§ EXERCISE REQUIREMENTS: Retype everything from the line that contains "imported = [obj" down to the line that contains "return (low + high) / 2", inclusive, without altering or adding anything.

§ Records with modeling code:
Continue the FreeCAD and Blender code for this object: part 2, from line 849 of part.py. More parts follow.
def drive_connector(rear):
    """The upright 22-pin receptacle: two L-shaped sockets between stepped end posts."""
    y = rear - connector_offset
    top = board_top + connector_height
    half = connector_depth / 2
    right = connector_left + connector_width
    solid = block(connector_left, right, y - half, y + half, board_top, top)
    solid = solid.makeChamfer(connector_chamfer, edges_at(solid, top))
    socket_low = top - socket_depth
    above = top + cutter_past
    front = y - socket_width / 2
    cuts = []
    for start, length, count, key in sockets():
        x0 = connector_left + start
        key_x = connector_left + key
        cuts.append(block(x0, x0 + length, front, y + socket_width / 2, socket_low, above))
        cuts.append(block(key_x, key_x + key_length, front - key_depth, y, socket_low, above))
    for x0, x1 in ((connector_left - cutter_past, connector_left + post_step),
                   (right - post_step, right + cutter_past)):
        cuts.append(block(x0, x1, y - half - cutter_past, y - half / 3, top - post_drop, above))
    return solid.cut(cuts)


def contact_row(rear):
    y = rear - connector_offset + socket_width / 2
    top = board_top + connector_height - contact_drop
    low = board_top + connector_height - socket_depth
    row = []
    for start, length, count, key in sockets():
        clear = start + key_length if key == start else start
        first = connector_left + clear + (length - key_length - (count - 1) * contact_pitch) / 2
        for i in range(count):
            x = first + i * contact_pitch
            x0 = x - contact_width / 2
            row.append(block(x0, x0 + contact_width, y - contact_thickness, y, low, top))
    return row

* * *

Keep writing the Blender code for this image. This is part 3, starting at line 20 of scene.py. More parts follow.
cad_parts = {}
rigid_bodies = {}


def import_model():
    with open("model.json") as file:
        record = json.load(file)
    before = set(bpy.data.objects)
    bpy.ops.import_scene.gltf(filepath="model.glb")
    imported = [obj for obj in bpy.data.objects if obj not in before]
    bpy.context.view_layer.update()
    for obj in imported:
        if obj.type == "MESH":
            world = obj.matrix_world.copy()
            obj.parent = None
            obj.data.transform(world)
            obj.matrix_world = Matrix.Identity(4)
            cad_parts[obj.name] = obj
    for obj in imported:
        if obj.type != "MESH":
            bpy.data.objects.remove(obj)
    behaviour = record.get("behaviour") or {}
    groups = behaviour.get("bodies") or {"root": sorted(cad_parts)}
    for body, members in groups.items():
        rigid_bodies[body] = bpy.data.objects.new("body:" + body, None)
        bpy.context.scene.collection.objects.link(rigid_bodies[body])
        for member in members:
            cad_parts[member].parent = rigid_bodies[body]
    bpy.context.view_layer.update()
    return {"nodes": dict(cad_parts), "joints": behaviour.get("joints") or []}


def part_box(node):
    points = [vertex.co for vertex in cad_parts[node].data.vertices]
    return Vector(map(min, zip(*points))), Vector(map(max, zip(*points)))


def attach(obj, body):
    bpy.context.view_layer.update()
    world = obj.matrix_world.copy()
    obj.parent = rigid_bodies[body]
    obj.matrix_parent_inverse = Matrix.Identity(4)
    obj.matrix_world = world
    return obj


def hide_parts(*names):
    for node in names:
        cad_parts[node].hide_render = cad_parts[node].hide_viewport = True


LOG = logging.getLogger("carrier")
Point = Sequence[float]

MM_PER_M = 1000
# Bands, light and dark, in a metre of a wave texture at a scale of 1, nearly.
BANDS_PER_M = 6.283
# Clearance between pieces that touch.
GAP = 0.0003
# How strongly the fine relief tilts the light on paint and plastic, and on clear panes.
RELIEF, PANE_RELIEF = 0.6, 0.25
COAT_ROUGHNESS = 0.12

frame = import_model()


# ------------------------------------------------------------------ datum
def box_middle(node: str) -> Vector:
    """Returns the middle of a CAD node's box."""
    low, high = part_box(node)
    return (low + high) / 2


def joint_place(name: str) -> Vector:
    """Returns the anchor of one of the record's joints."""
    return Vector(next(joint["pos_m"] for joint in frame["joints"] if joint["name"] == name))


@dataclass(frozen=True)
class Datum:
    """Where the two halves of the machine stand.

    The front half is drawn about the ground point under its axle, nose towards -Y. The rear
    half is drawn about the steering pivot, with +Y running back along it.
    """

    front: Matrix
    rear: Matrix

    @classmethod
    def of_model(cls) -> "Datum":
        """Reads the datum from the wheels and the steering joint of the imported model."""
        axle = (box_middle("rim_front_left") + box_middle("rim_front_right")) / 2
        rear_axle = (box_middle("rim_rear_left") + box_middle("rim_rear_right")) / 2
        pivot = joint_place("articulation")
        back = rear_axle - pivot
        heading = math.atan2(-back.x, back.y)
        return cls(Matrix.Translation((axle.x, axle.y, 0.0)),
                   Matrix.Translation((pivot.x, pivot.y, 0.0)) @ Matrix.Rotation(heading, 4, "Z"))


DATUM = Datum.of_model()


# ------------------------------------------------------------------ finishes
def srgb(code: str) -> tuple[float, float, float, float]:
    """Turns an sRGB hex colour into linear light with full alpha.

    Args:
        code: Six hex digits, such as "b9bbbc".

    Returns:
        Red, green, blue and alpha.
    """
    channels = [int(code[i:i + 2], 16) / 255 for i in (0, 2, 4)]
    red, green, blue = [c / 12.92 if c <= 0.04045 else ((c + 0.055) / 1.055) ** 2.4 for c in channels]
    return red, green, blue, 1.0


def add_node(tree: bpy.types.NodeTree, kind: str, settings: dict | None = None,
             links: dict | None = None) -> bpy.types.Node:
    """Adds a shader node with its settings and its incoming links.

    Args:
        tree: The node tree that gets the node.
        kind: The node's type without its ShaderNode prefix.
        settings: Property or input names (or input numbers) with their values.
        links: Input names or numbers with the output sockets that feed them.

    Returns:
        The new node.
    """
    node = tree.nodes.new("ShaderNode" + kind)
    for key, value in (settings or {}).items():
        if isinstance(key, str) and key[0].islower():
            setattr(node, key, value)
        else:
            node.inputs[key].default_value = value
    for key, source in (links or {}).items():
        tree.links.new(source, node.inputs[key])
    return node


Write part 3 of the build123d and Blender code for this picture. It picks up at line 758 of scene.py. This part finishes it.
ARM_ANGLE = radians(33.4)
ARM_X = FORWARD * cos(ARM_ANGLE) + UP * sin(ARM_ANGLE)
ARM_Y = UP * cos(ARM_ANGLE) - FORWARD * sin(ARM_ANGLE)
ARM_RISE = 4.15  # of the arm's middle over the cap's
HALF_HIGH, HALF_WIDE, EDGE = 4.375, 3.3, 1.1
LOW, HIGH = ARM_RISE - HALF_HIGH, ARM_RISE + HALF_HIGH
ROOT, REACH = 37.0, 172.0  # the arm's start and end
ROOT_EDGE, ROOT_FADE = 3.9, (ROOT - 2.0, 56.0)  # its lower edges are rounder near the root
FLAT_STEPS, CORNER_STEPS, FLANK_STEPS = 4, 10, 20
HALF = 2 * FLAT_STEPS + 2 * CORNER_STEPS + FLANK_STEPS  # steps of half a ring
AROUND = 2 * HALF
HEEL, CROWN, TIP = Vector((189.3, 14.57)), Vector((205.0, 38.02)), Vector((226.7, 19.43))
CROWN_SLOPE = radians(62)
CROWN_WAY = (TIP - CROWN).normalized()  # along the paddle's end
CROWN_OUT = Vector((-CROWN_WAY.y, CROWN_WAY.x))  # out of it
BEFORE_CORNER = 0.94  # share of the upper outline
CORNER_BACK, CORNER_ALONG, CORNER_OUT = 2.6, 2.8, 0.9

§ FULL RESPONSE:
    imported = [obj for obj in bpy.data.objects if obj not in before]
    bpy.context.view_layer.update()
    for obj in imported:
        if obj.type == "MESH":
            world = obj.matrix_world.copy()
            obj.parent = None
            obj.data.transform(world)
            obj.matrix_world = Matrix.Identity(4)
            cad_parts[obj.name] = obj
    for obj in imported:
        if obj.type != "MESH":
            bpy.data.objects.remove(obj)
    behaviour = record.get("behaviour") or {}
    groups = behaviour.get("bodies") or {"root": sorted(cad_parts)}
    for body, members in groups.items():
        rigid_bodies[body] = bpy.data.objects.new("body:" + body, None)
        bpy.context.scene.collection.objects.link(rigid_bodies[body])
        for member in members:
            cad_parts[member].parent = rigid_bodies[body]
    bpy.context.view_layer.update()
    return {"nodes": dict(cad_parts), "joints": behaviour.get("joints") or []}


def part_box(node):
    points = [vertex.co for vertex in cad_parts[node].data.vertices]
    return Vector(map(min, zip(*points))), Vector(map(max, zip(*points)))


def attach(obj, body):
    bpy.context.view_layer.update()
    world = obj.matrix_world.copy()
    obj.parent = rigid_bodies[body]
    obj.matrix_parent_inverse = Matrix.Identity(4)
    obj.matrix_world = world
    return obj


def hide_parts(*names):
    for node in names:
        cad_parts[node].hide_render = cad_parts[node].hide_viewport = True


LOG = logging.getLogger("carrier")
Point = Sequence[float]

MM_PER_M = 1000
# Bands, light and dark, in a metre of a wave texture at a scale of 1, nearly.
BANDS_PER_M = 6.283
# Clearance between pieces that touch.
GAP = 0.0003
# How strongly the fine relief tilts the light on paint and plastic, and on clear panes.
RELIEF, PANE_RELIEF = 0.6, 0.25
COAT_ROUGHNESS = 0.12

frame = import_model()


# ------------------------------------------------------------------ datum
def box_middle(node: str) -> Vector:
    """Returns the middle of a CAD node's box."""
    low, high = part_box(node)
    return (low + high) / 2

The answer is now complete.